Ultimately, the rabbis seems to conclude that good deeds are rewarded. Unless there are reasons they aren’t.
Does this answer satisfy?
No, not entirely. But that’s the whole point.
The Talmud records ideas in progress, thoughts in motion. That motion and progress continues with us when we study it and debate it today.
So to cherry-pick a couple passages and use that as the basis for bad faith arguments about Judaism in general?! No one would do that!
And yet now we must return to the reason “The Talmud” was trending on X.
I’m not going to dignify the original sources of the trend by getting into specifics. Suffice it to say, every few months online antisemites make a habit of cherry-picking and distorting passages from the Talmud in order to get bad faith arguments about Judaism and the Jews trending on social media.

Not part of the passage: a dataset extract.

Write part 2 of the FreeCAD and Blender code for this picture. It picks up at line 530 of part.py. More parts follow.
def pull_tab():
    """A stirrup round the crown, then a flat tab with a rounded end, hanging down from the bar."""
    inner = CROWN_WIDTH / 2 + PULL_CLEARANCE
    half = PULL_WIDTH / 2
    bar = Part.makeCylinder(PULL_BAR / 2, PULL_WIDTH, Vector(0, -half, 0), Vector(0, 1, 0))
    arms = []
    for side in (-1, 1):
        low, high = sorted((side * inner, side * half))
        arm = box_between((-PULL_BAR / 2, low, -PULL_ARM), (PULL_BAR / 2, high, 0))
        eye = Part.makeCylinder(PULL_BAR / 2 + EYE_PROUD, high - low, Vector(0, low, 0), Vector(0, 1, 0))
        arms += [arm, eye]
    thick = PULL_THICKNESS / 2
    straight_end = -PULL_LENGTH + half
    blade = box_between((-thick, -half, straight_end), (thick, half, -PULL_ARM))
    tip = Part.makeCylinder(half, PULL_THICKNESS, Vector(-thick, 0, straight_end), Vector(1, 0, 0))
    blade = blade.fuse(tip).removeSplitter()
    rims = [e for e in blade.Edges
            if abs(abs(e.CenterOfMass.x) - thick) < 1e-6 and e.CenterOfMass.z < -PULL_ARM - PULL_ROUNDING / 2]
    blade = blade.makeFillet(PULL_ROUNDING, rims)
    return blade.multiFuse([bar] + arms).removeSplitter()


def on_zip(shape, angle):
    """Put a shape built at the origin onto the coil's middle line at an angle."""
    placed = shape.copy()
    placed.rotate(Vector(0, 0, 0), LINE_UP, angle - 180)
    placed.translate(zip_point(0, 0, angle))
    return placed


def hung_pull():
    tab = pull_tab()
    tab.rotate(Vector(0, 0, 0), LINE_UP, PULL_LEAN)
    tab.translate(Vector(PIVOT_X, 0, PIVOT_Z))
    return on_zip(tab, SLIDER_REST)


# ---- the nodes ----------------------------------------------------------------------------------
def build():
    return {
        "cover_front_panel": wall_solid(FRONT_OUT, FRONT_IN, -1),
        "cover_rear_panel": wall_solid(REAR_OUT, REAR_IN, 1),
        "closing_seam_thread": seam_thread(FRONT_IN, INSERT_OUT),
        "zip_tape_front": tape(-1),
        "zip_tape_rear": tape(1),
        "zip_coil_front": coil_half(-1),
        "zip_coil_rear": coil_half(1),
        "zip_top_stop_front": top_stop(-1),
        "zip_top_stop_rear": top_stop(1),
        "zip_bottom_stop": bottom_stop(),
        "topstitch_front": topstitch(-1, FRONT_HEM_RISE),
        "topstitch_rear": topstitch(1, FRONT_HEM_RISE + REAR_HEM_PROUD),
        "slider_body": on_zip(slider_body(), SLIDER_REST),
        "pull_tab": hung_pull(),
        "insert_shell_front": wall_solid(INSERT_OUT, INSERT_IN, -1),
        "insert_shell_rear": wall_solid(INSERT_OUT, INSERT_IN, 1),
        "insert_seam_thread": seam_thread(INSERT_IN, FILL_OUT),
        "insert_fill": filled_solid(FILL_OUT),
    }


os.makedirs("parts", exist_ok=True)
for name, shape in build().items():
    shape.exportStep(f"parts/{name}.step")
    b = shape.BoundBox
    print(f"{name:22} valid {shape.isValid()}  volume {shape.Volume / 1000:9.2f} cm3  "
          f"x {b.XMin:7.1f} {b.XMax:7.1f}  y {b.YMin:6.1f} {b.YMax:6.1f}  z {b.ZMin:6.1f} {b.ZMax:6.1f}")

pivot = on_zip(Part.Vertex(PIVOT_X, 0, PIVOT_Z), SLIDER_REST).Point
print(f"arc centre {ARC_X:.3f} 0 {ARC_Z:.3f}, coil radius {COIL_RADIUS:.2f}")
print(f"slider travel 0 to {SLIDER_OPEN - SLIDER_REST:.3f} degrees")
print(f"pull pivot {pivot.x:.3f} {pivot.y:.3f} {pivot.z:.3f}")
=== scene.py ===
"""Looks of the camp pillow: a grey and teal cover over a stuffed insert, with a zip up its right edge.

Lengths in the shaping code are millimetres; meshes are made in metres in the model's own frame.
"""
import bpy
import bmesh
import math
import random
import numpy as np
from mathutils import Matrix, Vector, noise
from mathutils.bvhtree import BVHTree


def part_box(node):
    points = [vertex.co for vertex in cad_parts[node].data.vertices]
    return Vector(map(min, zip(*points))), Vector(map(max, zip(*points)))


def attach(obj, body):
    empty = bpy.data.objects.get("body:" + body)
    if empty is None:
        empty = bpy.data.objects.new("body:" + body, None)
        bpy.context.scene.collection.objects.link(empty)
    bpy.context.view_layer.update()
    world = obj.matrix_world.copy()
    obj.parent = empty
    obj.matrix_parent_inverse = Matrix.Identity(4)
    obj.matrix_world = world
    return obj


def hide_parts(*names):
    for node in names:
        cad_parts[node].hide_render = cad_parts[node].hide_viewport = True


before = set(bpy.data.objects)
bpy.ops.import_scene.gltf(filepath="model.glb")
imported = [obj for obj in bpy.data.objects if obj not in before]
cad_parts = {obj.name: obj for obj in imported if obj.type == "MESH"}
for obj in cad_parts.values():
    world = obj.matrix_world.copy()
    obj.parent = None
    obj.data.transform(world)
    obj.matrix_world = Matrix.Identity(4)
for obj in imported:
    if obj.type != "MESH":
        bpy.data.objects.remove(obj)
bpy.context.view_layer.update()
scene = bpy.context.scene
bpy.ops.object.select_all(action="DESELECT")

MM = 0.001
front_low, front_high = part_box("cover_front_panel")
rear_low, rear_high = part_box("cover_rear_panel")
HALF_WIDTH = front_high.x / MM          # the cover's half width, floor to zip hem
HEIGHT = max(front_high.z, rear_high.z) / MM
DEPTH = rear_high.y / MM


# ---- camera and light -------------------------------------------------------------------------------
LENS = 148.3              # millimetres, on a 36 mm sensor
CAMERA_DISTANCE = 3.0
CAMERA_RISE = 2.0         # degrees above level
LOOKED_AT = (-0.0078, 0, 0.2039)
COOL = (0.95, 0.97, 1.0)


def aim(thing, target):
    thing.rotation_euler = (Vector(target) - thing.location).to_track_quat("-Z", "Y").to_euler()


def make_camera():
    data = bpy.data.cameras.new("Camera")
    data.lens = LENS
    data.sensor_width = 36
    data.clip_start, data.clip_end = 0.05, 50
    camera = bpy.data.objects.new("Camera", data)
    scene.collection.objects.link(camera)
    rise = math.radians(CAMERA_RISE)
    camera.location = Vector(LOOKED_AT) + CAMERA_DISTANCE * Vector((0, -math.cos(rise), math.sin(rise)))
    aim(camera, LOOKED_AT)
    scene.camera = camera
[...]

Believe me, there’s part of me that doesn’t want to give this any attention at all.
But I choose to — for the sake of the Talmud.
Many Jews in America don’t get much exposure to the Talmud. I know I wasn’t introduced to it at Hebrew school at the Reconstructionist temple to which I belonged growing up. I didn’t really engage with it until I was an adult.
But everything that makes the Talmud an awkward fit with a ten-year-old’s pre-bar mitzvah religious education is exactly what makes it so valuable. It is weird and frustrating and labyrinthian and wise and hilarious and inexplicable — just like the questions the rabbis recorded within it take on.
And it shouldn’t be left to the worst people online to shape perceptions of this brilliant, integral work.
Those worst people online — how do we make sense of them? How do we explain the persistence of antisemitism? Of hatred? Of injustice?
How do we address the flip side of whether good deeds are rewarded — the question of whether evil is punished?
Luckily, the Talmud has some thoughts on this.